Records that describe objects
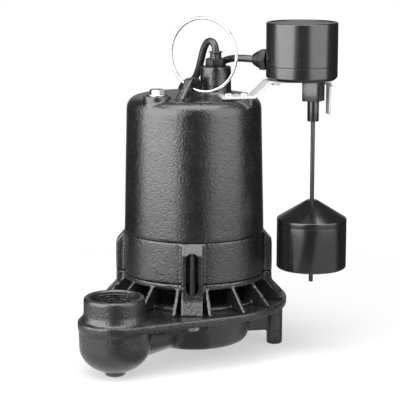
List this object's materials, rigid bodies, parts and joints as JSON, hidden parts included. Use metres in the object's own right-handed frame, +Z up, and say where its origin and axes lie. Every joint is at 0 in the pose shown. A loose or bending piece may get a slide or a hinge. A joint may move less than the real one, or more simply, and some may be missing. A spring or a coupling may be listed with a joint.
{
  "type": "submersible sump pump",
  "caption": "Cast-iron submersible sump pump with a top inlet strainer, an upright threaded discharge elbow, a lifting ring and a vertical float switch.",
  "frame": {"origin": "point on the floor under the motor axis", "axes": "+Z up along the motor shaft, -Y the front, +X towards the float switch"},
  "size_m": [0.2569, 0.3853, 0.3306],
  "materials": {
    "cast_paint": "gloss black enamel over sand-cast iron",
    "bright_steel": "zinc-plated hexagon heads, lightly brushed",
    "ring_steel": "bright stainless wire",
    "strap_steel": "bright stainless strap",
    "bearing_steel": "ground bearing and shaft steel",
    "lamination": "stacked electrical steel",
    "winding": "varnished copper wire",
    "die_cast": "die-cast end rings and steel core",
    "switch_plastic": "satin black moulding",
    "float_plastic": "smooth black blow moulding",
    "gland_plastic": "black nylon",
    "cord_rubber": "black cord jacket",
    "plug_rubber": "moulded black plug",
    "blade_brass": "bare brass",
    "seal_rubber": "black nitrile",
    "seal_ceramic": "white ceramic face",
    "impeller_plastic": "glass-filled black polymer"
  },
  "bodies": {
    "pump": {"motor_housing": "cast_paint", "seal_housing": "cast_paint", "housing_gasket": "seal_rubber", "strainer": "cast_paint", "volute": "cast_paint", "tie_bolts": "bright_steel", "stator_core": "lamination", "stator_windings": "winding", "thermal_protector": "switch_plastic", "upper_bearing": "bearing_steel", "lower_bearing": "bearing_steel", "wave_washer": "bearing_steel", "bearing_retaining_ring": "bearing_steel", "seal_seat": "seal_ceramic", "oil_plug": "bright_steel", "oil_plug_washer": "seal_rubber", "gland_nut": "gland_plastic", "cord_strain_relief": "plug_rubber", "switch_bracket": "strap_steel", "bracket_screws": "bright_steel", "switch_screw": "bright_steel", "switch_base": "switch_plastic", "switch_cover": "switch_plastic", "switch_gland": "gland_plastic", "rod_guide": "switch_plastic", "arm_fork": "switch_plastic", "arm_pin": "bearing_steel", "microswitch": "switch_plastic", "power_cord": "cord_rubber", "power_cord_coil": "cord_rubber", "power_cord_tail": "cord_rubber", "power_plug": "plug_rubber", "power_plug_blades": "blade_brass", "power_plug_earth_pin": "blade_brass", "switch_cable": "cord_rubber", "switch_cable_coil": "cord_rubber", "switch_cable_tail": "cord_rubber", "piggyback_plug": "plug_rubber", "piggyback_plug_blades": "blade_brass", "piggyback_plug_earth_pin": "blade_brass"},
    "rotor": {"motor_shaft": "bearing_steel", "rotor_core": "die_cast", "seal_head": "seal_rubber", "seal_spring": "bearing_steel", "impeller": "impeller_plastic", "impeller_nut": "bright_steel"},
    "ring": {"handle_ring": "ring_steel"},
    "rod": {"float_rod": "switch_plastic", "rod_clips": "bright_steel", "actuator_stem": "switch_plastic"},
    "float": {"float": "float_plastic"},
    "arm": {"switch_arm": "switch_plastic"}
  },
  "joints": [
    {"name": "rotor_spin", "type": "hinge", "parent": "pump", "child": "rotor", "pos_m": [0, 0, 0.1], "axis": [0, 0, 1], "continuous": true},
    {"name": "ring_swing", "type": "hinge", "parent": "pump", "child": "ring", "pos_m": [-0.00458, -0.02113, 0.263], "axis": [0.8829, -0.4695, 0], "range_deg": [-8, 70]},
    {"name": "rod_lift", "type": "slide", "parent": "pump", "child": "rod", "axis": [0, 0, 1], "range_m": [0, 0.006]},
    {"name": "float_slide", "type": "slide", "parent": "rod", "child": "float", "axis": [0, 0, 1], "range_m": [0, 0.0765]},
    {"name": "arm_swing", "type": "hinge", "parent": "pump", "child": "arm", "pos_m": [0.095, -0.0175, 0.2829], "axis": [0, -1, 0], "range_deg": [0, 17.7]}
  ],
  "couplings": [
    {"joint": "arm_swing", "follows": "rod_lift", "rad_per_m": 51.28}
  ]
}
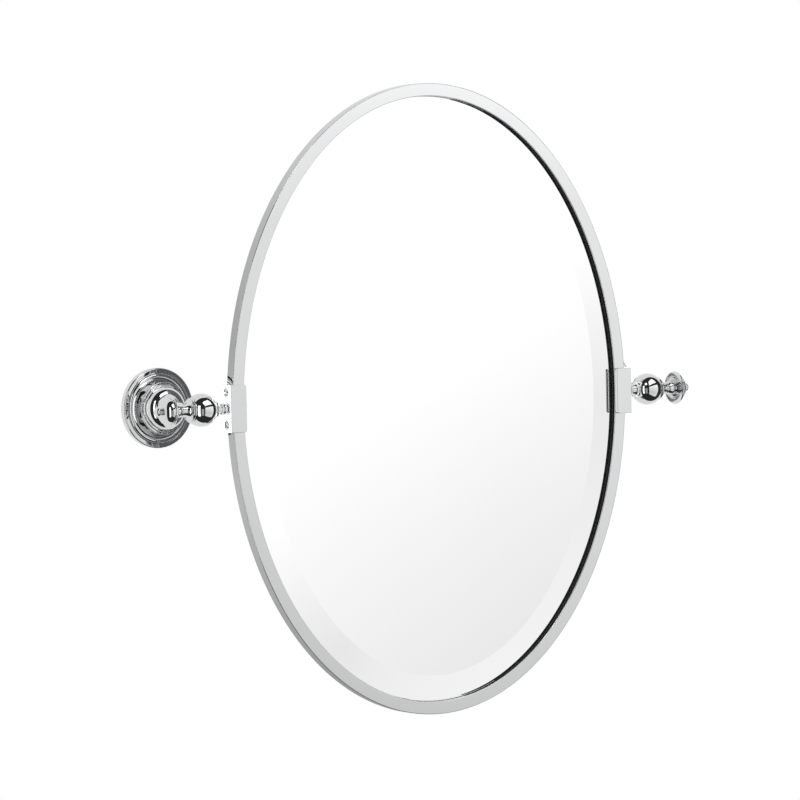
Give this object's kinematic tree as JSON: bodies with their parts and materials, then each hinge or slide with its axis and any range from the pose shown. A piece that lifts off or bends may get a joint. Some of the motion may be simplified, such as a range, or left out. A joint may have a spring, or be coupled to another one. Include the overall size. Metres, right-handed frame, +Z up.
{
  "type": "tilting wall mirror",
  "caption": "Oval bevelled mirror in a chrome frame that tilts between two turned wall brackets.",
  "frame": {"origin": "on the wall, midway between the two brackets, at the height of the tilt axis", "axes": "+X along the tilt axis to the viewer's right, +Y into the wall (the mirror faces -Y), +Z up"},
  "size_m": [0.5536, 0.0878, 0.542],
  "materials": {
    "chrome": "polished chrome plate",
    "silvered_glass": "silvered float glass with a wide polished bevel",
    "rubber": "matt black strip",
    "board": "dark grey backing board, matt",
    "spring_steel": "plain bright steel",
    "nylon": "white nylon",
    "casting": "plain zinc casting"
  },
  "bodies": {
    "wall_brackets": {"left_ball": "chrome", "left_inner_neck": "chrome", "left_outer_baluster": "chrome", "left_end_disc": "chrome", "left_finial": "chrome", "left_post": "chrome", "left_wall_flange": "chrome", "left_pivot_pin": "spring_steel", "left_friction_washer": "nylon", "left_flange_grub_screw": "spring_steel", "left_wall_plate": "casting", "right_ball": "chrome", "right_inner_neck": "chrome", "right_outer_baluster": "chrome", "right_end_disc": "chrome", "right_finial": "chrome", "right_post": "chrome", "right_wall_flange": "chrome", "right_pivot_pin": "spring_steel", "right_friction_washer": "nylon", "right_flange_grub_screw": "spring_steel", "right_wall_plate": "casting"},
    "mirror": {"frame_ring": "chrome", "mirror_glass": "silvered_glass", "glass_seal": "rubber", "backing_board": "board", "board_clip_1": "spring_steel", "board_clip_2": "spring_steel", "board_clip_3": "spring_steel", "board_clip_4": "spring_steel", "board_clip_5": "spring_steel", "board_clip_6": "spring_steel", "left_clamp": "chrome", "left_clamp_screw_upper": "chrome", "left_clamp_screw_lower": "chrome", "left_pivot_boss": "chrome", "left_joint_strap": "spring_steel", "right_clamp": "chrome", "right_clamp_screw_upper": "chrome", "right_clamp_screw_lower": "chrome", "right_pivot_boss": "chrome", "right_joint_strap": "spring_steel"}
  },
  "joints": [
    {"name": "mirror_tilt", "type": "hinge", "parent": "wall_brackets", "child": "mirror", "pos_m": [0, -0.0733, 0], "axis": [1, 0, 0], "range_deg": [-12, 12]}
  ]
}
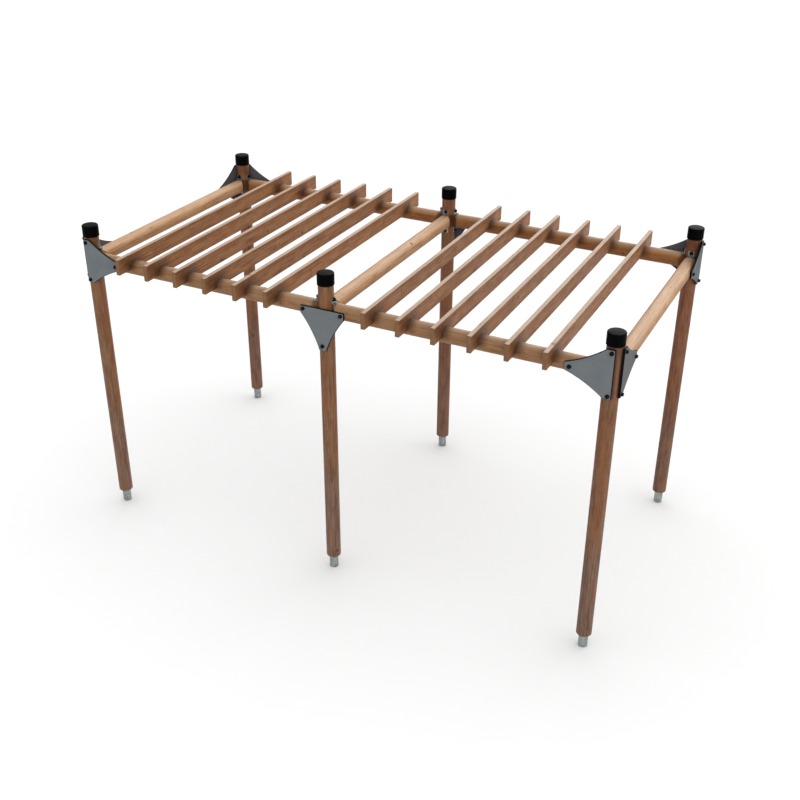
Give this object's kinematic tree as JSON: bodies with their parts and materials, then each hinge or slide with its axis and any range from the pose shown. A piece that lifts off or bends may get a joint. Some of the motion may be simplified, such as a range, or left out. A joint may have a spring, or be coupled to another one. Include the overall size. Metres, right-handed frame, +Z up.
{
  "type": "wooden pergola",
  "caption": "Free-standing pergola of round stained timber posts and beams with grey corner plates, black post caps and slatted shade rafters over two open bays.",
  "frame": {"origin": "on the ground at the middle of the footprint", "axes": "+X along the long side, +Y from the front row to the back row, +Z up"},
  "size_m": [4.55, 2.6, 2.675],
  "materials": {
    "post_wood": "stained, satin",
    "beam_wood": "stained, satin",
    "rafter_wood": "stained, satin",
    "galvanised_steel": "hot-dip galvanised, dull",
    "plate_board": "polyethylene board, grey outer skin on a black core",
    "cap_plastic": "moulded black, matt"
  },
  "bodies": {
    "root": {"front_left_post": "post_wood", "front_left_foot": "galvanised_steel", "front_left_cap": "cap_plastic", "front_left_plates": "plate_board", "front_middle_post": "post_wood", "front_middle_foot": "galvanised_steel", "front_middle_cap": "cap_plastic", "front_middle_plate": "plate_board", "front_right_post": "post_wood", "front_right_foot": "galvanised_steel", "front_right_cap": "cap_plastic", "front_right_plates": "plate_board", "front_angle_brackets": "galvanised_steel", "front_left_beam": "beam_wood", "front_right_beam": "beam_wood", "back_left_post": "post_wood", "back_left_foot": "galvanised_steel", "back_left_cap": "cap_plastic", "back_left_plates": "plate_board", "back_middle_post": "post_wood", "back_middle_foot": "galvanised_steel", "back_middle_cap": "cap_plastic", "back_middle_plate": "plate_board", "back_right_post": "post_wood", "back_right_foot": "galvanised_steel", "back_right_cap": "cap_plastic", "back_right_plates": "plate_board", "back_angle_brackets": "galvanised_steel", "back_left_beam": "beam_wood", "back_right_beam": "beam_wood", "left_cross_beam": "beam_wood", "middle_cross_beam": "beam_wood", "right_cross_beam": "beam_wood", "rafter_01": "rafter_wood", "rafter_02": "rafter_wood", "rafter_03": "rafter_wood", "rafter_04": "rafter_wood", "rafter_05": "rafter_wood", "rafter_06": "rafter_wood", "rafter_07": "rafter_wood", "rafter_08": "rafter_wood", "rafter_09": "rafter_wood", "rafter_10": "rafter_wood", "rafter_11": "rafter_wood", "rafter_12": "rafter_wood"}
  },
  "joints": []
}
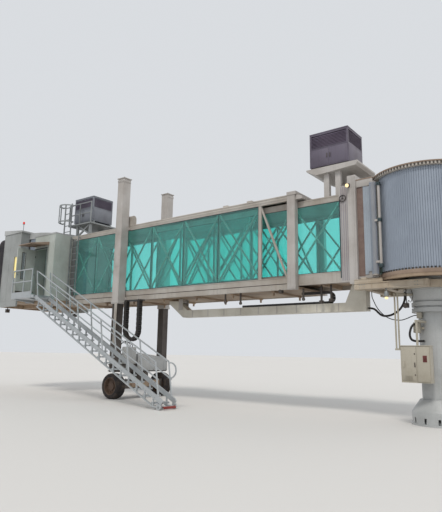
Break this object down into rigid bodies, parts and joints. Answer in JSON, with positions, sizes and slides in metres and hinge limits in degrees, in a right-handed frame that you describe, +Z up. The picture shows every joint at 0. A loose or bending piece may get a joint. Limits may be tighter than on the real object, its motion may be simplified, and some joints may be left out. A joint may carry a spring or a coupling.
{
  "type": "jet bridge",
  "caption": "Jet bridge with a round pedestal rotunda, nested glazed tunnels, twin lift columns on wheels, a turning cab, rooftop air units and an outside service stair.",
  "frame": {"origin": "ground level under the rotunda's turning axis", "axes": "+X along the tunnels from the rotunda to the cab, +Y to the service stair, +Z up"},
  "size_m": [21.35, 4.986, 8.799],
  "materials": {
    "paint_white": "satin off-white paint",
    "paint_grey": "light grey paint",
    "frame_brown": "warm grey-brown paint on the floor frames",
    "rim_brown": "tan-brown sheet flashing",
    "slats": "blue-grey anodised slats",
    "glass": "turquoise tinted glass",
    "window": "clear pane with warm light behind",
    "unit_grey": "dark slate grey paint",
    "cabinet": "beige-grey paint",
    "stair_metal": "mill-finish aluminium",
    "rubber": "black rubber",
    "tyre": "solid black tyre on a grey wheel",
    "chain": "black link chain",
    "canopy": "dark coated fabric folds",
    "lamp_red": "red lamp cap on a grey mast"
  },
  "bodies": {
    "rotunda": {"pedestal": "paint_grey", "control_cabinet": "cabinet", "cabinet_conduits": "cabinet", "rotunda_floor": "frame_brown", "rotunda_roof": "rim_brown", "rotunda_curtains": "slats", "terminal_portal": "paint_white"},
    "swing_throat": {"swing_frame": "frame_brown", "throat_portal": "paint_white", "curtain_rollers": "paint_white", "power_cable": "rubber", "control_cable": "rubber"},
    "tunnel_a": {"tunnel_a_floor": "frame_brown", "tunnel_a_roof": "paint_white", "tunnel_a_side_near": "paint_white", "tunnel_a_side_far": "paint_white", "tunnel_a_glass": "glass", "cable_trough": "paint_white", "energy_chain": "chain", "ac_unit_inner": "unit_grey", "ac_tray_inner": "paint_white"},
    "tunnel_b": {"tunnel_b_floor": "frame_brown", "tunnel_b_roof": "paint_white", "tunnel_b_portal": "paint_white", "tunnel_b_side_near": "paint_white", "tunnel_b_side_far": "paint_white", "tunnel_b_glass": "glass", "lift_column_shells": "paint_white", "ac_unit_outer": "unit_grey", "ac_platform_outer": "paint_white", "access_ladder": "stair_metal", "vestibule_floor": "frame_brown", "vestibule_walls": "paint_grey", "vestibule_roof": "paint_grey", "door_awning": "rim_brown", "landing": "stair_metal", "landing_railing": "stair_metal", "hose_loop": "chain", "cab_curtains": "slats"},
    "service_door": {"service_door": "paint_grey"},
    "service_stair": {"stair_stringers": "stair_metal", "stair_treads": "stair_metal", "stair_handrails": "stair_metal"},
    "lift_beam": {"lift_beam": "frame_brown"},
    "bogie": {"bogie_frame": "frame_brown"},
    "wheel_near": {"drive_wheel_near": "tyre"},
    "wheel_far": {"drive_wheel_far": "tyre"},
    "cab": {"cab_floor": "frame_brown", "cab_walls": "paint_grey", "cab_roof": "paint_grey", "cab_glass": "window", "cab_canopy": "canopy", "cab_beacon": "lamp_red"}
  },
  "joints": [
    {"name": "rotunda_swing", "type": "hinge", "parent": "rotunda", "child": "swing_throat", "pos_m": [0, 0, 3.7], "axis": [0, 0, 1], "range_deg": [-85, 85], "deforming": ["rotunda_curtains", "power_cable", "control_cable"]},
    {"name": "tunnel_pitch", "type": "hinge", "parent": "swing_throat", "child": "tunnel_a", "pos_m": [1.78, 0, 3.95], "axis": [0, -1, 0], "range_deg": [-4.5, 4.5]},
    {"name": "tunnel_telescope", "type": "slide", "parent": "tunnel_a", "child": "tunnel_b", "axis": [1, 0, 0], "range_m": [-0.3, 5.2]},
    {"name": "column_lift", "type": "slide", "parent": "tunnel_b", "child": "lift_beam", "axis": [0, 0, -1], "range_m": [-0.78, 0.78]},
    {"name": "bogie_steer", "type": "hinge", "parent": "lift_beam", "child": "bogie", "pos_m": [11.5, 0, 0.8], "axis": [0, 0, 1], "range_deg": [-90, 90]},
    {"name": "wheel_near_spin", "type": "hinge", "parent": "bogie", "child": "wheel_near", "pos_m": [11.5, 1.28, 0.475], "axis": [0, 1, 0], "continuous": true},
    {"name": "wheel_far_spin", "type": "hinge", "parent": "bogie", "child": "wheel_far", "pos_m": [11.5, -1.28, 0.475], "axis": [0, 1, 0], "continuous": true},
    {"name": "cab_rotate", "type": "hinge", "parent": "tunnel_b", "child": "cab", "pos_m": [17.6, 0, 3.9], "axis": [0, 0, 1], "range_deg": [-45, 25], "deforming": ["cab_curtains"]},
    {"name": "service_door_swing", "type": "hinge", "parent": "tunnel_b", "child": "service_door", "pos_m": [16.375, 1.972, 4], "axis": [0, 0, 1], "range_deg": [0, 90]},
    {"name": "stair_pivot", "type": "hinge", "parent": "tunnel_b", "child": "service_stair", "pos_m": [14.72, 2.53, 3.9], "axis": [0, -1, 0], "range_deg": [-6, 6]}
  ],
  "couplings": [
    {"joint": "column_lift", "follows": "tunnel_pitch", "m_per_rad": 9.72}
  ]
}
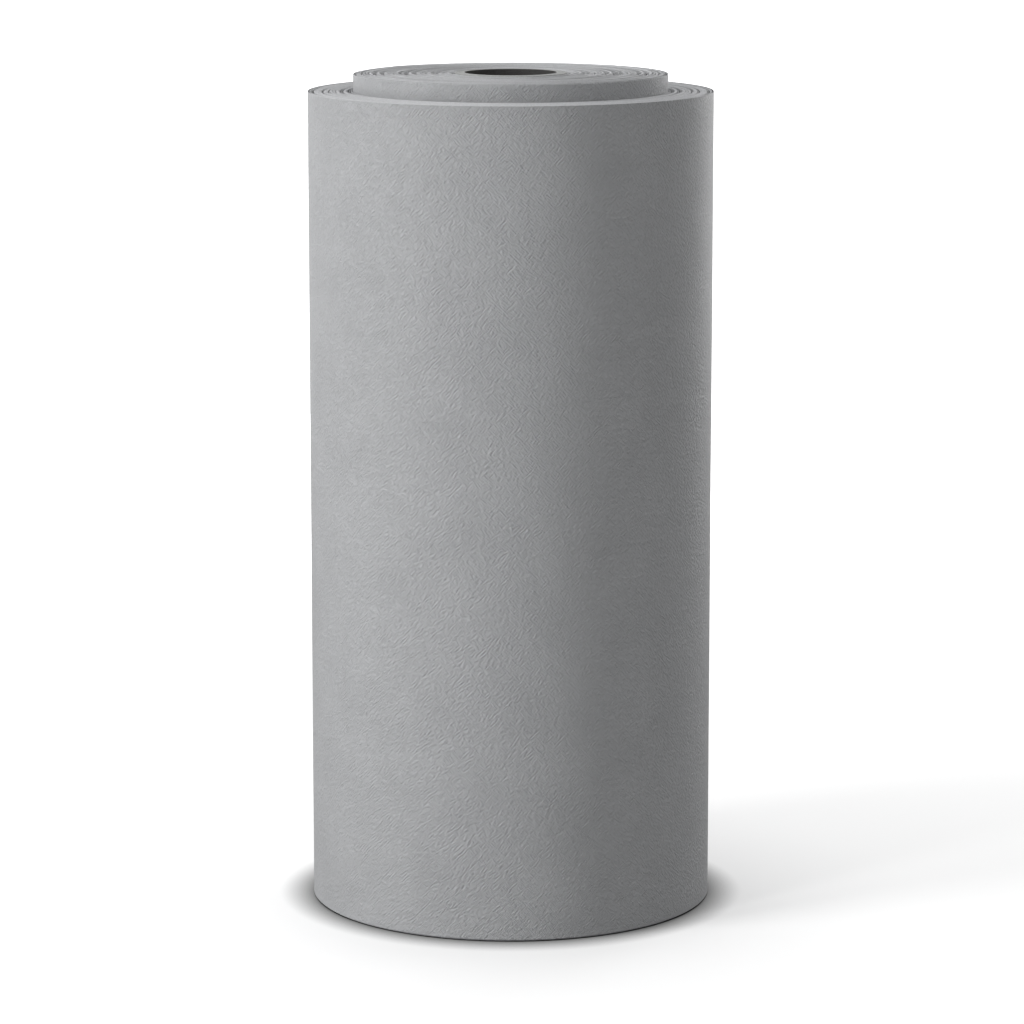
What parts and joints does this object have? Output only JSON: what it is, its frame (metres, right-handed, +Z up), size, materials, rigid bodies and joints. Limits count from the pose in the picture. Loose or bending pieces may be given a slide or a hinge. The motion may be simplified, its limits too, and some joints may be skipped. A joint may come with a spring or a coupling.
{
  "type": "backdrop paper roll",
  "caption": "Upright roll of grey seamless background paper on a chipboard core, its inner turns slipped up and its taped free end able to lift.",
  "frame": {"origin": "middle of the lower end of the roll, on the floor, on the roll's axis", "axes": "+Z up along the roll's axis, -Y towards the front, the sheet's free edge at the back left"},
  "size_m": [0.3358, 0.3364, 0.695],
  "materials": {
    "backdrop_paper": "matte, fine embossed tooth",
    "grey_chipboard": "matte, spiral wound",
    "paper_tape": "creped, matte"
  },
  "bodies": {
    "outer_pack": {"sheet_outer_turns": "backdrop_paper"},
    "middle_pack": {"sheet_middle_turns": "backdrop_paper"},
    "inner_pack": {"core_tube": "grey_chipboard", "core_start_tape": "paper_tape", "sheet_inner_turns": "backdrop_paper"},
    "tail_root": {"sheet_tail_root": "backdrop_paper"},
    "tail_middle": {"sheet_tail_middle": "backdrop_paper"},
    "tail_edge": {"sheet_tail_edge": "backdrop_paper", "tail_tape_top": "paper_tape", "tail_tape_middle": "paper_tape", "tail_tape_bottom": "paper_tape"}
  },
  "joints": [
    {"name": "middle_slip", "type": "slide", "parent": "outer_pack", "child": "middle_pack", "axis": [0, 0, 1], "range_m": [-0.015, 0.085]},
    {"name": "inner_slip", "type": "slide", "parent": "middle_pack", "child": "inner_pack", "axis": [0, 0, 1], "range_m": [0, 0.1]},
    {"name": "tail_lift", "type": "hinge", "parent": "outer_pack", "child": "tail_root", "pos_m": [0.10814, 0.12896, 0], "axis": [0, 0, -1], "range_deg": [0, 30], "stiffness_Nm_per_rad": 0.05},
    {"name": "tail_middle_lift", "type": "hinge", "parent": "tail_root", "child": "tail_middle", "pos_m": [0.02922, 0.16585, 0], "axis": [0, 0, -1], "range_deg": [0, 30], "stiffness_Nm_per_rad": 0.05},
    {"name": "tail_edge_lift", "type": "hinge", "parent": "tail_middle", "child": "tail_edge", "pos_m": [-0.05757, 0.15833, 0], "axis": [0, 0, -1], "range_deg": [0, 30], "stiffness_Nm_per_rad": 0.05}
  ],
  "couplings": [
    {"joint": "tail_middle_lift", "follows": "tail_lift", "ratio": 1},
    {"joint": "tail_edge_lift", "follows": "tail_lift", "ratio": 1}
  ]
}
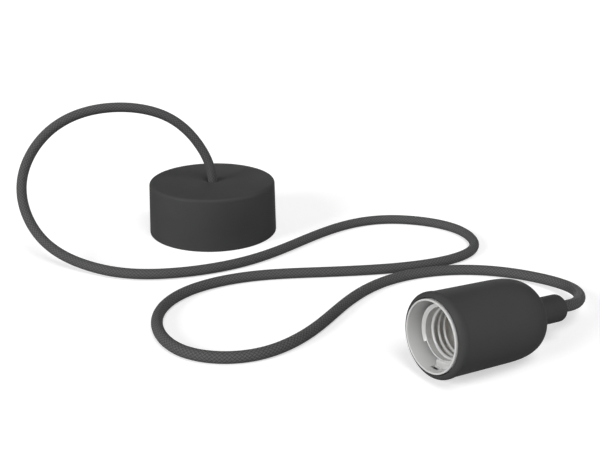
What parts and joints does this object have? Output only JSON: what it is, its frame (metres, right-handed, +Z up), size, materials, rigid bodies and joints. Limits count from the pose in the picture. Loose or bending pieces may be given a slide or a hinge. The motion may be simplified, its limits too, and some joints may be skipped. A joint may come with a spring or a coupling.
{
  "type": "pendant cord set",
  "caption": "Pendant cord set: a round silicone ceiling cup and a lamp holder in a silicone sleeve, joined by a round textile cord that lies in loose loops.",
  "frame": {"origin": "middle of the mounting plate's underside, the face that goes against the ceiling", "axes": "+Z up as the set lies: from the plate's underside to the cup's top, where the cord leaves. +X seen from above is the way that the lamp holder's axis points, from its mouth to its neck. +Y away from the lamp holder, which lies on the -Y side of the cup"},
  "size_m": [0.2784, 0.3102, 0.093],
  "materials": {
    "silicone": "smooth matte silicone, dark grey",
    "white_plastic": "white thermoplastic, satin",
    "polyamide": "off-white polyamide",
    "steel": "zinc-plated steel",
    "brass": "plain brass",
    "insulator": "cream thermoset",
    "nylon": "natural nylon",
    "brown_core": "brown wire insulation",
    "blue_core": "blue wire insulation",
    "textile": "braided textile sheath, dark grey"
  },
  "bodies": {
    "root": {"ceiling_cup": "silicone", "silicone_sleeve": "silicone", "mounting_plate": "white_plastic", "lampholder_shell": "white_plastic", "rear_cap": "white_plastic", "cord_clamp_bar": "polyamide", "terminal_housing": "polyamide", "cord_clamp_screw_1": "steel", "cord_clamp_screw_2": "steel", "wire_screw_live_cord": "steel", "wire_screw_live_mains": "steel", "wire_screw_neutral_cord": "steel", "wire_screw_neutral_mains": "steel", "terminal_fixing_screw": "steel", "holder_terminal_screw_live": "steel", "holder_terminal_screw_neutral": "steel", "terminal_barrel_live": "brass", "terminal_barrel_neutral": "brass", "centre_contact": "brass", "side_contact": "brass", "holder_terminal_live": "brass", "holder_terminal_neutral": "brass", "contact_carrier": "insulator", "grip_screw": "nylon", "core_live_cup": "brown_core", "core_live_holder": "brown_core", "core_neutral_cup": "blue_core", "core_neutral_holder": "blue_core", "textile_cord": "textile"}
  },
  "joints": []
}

DIRECTIVE:
Within the listing above, copy each line that has the string "into".

OUTPUT FOR THIS EXERCISE:
  "frame": {"origin": "on the wall, midway between the two brackets, at the height of the tilt axis", "axes": "+X along the tilt axis to the viewer's right, +Y into the wall (the mirror faces -Y), +Z up"},
Break this object down into rigid bodies, parts and joints. Answer in JSON, with positions, sizes and slides in metres and hinge limits in degrees, in a right-handed frame that you describe, +Z up. The picture shows every joint at 0. A loose or bending piece may get a joint. Limits may be tighter than on the real object, its motion may be simplified, and some joints may be left out. A joint may carry a spring or a coupling.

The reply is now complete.